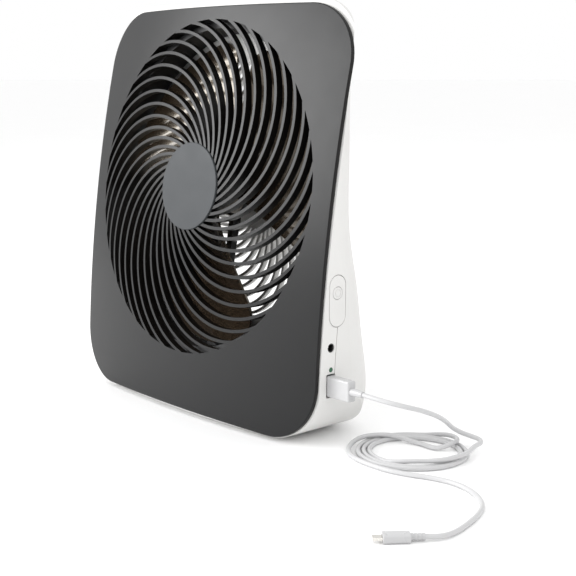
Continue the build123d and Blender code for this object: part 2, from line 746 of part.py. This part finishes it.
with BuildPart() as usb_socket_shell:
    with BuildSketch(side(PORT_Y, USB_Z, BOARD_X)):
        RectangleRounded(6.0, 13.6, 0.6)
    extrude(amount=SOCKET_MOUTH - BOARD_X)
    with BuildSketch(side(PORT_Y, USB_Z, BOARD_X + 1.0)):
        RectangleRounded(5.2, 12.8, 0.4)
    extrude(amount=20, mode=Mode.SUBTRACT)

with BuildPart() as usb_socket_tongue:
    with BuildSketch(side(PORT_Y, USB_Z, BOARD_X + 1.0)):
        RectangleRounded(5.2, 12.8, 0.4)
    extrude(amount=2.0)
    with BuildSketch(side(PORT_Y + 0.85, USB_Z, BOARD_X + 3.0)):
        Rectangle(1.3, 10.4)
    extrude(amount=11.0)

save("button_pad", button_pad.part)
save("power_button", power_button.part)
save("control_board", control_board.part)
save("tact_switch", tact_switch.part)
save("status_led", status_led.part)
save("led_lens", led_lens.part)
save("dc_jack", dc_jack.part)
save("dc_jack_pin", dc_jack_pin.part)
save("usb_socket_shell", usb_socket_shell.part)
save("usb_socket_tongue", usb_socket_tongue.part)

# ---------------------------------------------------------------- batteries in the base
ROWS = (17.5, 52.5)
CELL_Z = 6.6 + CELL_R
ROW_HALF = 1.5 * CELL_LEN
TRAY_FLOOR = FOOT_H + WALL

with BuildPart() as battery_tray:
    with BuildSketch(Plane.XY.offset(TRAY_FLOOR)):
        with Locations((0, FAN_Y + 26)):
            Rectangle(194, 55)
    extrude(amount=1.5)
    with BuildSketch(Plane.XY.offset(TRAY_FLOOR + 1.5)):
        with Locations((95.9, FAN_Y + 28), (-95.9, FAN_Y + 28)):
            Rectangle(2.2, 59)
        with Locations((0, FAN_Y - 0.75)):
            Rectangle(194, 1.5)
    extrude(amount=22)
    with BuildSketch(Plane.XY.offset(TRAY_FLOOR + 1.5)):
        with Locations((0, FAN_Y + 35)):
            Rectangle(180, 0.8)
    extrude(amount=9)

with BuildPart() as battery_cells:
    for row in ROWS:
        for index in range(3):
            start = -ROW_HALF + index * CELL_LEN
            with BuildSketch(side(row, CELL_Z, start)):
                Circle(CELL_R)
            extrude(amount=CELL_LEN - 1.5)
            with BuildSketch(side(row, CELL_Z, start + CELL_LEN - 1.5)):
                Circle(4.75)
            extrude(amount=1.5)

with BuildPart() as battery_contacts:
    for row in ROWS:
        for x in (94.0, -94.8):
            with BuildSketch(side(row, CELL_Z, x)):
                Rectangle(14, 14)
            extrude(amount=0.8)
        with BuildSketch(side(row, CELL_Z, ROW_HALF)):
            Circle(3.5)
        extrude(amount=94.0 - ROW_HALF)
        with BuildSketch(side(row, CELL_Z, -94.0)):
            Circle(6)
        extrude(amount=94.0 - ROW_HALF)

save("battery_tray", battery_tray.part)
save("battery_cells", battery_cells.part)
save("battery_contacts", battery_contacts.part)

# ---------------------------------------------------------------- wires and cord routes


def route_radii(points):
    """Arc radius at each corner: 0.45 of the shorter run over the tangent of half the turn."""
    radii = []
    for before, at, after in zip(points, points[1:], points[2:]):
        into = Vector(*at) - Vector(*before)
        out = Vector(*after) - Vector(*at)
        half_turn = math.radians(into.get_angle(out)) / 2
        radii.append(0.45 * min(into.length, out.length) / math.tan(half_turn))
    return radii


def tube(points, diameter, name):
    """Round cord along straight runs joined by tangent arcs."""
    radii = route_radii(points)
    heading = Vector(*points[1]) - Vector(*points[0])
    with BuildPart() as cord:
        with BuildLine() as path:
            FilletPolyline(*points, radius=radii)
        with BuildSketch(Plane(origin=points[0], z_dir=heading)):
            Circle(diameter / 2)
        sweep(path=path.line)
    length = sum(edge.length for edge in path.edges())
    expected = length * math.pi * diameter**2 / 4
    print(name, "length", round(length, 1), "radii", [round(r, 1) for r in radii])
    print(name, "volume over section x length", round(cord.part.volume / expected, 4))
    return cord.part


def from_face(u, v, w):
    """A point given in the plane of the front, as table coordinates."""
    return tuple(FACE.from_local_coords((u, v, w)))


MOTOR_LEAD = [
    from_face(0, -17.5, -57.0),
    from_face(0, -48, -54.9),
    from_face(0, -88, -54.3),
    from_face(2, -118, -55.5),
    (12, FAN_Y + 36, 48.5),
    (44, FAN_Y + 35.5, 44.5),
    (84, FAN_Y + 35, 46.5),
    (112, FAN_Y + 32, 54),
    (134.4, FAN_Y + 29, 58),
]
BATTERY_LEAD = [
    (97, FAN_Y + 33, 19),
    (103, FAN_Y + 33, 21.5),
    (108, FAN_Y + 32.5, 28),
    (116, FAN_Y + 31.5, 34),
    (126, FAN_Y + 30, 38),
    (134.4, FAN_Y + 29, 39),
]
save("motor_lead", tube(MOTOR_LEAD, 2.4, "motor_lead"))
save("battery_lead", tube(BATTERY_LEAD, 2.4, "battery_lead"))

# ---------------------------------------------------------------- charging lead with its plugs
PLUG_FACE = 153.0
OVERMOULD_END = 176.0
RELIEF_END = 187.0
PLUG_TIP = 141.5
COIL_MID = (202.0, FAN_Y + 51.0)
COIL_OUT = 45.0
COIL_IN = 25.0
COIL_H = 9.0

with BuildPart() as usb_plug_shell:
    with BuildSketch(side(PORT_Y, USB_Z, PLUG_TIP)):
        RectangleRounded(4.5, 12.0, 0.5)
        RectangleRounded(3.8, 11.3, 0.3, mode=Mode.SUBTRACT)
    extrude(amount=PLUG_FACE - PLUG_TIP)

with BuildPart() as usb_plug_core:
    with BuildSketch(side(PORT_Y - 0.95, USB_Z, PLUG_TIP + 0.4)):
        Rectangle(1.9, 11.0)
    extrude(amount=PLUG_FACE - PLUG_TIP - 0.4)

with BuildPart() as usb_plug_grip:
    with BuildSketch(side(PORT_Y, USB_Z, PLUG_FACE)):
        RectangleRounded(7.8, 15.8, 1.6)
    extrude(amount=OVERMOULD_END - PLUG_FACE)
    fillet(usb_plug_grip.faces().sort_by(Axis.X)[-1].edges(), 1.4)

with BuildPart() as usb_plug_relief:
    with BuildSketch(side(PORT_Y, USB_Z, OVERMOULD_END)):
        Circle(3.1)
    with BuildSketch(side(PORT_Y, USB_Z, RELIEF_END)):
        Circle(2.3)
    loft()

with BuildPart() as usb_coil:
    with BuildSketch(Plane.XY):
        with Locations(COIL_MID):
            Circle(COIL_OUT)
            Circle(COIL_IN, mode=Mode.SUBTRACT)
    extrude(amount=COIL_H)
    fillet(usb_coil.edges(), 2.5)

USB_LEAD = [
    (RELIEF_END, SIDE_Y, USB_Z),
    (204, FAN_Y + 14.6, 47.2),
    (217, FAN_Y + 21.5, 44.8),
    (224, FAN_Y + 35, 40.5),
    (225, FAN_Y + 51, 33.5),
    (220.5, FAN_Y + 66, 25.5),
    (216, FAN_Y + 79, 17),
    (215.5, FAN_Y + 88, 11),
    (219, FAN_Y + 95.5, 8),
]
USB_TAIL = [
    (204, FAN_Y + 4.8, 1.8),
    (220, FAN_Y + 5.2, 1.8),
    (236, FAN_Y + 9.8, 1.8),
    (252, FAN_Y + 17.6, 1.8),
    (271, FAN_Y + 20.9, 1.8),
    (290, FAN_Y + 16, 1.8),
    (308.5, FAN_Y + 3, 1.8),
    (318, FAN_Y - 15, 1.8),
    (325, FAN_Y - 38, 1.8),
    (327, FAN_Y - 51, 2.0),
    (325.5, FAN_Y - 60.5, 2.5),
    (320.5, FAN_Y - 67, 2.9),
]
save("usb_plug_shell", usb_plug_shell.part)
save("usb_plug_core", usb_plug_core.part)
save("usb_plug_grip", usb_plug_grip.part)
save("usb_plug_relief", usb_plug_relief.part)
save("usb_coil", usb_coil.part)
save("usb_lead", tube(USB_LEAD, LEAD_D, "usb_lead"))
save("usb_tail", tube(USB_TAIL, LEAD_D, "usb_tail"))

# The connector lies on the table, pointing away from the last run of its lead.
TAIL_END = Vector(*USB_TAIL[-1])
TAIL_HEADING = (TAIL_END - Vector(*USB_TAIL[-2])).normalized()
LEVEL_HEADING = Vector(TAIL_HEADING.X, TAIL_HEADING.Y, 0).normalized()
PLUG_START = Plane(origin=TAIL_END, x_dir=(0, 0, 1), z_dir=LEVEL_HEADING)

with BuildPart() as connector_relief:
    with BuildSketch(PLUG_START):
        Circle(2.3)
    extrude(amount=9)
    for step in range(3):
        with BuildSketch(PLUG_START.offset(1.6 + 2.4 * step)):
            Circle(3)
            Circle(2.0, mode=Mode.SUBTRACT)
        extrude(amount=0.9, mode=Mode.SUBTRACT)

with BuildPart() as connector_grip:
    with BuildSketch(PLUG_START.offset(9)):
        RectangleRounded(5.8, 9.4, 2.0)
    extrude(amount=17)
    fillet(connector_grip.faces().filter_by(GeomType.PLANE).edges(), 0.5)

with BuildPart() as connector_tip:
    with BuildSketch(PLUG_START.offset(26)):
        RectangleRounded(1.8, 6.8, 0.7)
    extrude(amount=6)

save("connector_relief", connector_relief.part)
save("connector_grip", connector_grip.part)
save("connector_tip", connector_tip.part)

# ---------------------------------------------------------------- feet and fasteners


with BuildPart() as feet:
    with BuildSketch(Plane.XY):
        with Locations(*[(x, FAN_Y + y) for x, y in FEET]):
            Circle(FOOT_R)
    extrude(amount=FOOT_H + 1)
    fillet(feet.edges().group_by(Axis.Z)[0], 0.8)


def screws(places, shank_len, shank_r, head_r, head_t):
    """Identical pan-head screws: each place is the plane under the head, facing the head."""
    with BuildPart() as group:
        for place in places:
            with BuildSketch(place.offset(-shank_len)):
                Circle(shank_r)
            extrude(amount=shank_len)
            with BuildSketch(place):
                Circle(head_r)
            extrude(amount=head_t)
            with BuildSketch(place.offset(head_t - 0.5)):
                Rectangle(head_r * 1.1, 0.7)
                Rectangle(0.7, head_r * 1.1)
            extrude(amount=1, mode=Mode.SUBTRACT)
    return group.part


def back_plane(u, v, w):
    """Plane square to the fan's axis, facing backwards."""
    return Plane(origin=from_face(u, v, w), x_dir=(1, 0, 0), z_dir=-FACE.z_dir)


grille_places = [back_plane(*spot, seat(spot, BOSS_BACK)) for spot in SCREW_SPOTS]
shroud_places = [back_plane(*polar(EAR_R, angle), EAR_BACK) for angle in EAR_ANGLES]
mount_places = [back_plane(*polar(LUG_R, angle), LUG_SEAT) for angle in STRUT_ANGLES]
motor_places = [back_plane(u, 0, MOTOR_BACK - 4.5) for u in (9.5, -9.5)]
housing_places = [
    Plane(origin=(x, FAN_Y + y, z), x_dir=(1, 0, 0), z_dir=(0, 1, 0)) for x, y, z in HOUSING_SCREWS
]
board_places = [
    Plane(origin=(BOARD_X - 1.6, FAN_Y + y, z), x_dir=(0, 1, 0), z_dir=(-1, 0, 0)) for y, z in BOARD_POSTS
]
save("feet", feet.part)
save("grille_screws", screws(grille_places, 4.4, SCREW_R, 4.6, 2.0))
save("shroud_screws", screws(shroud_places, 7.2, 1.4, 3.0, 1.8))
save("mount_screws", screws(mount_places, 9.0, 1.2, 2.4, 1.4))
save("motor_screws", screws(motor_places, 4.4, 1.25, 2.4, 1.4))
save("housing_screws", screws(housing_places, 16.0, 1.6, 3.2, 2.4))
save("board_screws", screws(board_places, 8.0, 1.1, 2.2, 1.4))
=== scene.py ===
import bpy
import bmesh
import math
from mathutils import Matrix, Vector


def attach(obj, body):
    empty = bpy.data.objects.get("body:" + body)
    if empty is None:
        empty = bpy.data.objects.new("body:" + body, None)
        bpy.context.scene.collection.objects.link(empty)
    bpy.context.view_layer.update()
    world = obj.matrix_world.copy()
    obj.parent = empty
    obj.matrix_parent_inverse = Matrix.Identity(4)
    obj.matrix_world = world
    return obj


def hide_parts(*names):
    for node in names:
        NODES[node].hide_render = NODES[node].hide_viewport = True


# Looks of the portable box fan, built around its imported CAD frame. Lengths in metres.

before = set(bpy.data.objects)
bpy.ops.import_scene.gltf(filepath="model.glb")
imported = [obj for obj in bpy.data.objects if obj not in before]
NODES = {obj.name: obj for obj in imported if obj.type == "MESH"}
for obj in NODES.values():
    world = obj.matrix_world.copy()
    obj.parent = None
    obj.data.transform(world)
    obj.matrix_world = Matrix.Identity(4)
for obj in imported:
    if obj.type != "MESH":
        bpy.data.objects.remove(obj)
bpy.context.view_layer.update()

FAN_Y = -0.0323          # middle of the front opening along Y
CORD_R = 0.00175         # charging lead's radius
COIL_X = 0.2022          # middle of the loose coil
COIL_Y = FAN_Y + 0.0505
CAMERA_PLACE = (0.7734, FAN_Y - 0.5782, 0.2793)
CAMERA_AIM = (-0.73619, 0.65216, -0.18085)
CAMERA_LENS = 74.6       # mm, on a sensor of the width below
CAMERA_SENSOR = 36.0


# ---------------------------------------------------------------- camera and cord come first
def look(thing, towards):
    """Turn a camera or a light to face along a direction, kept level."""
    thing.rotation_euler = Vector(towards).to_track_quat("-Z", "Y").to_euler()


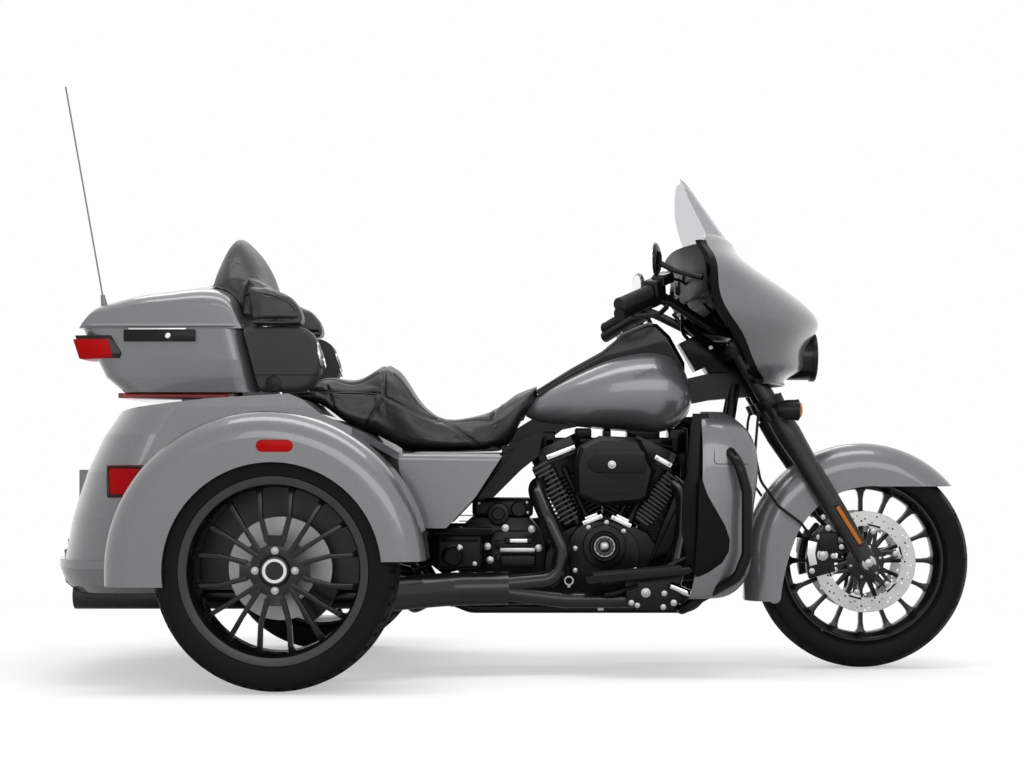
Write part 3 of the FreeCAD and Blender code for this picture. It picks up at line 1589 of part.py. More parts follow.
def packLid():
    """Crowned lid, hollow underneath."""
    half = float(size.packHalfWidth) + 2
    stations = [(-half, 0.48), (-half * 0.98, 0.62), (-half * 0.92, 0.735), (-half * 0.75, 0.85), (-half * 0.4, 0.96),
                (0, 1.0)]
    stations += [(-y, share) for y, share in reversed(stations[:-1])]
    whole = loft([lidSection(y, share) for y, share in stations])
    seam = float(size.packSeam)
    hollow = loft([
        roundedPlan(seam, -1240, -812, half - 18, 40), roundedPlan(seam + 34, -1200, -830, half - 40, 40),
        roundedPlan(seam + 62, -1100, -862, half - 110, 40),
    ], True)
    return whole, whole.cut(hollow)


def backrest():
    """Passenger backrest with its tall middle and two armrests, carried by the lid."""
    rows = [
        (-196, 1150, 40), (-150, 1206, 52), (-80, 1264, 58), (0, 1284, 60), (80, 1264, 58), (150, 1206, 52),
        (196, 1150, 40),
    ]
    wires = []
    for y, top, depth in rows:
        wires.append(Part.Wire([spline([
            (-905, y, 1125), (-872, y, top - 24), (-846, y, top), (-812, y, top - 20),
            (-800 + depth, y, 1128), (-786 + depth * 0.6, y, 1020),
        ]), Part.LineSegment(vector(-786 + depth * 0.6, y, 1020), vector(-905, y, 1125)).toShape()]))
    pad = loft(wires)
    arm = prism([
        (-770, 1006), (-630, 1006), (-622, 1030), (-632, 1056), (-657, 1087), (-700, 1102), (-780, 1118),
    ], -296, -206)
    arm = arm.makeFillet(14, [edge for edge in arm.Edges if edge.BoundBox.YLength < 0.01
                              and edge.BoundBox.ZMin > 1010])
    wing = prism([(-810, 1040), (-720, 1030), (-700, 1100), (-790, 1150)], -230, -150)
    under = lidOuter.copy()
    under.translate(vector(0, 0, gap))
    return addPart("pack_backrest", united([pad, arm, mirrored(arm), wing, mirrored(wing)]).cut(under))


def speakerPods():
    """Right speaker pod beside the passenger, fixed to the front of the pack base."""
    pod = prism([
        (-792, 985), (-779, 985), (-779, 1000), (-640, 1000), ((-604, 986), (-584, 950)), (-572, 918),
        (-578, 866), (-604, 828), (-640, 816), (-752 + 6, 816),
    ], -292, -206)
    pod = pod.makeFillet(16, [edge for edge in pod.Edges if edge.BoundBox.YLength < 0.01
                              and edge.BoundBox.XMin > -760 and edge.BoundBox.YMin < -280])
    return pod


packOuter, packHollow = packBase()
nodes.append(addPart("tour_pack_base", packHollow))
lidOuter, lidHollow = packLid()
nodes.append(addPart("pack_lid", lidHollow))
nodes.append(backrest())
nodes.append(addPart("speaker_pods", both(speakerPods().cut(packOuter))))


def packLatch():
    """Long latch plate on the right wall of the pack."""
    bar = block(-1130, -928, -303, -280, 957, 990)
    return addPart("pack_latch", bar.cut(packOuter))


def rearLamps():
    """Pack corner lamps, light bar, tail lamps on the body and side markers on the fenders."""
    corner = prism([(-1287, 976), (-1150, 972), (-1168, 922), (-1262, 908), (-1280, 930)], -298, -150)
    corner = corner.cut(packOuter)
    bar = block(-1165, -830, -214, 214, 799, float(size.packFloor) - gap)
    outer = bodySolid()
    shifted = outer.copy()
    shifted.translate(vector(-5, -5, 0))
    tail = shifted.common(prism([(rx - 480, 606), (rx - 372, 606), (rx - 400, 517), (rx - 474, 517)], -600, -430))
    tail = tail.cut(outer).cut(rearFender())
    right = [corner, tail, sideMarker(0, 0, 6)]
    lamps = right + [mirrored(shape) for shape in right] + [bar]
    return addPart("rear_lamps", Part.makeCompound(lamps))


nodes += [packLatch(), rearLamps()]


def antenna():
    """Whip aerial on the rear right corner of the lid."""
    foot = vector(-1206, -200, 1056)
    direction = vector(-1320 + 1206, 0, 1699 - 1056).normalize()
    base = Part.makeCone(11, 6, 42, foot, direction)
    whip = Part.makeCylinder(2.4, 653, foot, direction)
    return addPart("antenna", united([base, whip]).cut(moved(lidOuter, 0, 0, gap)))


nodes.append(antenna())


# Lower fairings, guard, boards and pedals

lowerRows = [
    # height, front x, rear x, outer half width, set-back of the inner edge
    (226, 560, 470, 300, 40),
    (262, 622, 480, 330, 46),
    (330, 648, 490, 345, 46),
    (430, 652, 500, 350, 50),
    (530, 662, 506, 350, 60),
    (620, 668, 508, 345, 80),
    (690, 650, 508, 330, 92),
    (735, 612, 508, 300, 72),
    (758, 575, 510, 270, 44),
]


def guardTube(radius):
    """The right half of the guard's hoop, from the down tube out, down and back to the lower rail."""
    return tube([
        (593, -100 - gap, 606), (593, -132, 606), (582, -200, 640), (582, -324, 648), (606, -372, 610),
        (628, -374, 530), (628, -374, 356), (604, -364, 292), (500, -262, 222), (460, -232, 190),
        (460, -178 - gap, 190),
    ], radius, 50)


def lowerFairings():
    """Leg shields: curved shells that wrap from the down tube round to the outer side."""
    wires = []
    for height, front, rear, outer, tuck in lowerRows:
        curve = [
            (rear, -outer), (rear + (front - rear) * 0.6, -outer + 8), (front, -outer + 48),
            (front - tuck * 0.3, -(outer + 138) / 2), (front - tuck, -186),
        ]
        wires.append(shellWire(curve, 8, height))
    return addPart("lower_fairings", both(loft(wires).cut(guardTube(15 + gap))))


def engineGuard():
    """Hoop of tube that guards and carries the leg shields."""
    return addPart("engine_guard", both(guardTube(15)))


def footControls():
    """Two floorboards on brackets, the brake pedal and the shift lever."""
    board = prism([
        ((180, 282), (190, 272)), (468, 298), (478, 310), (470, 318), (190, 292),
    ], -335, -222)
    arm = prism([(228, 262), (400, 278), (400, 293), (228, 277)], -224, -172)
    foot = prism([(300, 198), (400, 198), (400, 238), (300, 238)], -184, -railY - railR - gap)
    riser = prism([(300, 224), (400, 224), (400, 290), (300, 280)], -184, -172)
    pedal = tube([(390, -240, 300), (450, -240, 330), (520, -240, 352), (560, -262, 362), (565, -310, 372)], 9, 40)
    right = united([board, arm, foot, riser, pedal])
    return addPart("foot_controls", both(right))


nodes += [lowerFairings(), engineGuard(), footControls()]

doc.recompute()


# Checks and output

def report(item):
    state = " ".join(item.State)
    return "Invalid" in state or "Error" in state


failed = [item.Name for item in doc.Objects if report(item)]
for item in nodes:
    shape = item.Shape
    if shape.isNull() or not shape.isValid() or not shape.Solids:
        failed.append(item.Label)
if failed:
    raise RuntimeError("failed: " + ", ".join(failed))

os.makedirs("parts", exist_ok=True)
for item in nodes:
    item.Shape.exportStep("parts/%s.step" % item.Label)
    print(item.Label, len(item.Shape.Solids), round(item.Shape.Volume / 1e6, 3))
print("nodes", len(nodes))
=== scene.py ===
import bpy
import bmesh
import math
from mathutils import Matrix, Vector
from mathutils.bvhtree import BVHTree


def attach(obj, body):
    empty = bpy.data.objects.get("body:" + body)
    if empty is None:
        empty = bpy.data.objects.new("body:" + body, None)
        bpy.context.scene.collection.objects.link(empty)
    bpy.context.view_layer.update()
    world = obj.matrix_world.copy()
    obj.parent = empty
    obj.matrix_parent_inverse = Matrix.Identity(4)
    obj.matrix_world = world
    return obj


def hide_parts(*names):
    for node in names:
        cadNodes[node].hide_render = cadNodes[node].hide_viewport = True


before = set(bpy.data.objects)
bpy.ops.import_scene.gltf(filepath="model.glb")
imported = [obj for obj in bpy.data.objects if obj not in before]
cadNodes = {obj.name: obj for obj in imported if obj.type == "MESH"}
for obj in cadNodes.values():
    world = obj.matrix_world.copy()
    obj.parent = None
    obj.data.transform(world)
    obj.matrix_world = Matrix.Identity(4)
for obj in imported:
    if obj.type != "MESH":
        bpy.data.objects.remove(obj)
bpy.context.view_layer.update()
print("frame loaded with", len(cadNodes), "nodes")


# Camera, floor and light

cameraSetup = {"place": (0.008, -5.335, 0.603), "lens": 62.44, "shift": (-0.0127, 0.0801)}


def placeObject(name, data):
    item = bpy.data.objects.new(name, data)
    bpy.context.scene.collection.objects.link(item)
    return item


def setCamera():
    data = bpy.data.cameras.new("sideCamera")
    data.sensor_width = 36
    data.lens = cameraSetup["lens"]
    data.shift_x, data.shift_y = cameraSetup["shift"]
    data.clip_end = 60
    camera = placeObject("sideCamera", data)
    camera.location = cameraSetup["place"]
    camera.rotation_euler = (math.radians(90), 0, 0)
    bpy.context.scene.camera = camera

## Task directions
Extract the lines from the line with "1.25, 2.4, 1.4))" to the line with "CAMERA_SENSOR = 36.0", inclusive, reproducing them exactly and leaving out every other line.

## Output of the exercise
save("motor_screws", screws(motor_places, 4.4, 1.25, 2.4, 1.4))
save("housing_screws", screws(housing_places, 16.0, 1.6, 3.2, 2.4))
save("board_screws", screws(board_places, 8.0, 1.1, 2.2, 1.4))
=== scene.py ===
import bpy
import bmesh
import math
from mathutils import Matrix, Vector


def attach(obj, body):
    empty = bpy.data.objects.get("body:" + body)
    if empty is None:
        empty = bpy.data.objects.new("body:" + body, None)
        bpy.context.scene.collection.objects.link(empty)
    bpy.context.view_layer.update()
    world = obj.matrix_world.copy()
    obj.parent = empty
    obj.matrix_parent_inverse = Matrix.Identity(4)
    obj.matrix_world = world
    return obj


def hide_parts(*names):
    for node in names:
        NODES[node].hide_render = NODES[node].hide_viewport = True


# Looks of the portable box fan, built around its imported CAD frame. Lengths in metres.

before = set(bpy.data.objects)
bpy.ops.import_scene.gltf(filepath="model.glb")
imported = [obj for obj in bpy.data.objects if obj not in before]
NODES = {obj.name: obj for obj in imported if obj.type == "MESH"}
for obj in NODES.values():
    world = obj.matrix_world.copy()
    obj.parent = None
    obj.data.transform(world)
    obj.matrix_world = Matrix.Identity(4)
for obj in imported:
    if obj.type != "MESH":
        bpy.data.objects.remove(obj)
bpy.context.view_layer.update()

FAN_Y = -0.0323          # middle of the front opening along Y
CORD_R = 0.00175         # charging lead's radius
COIL_X = 0.2022          # middle of the loose coil
COIL_Y = FAN_Y + 0.0505
CAMERA_PLACE = (0.7734, FAN_Y - 0.5782, 0.2793)
CAMERA_AIM = (-0.73619, 0.65216, -0.18085)
CAMERA_LENS = 74.6       # mm, on a sensor of the width below
CAMERA_SENSOR = 36.0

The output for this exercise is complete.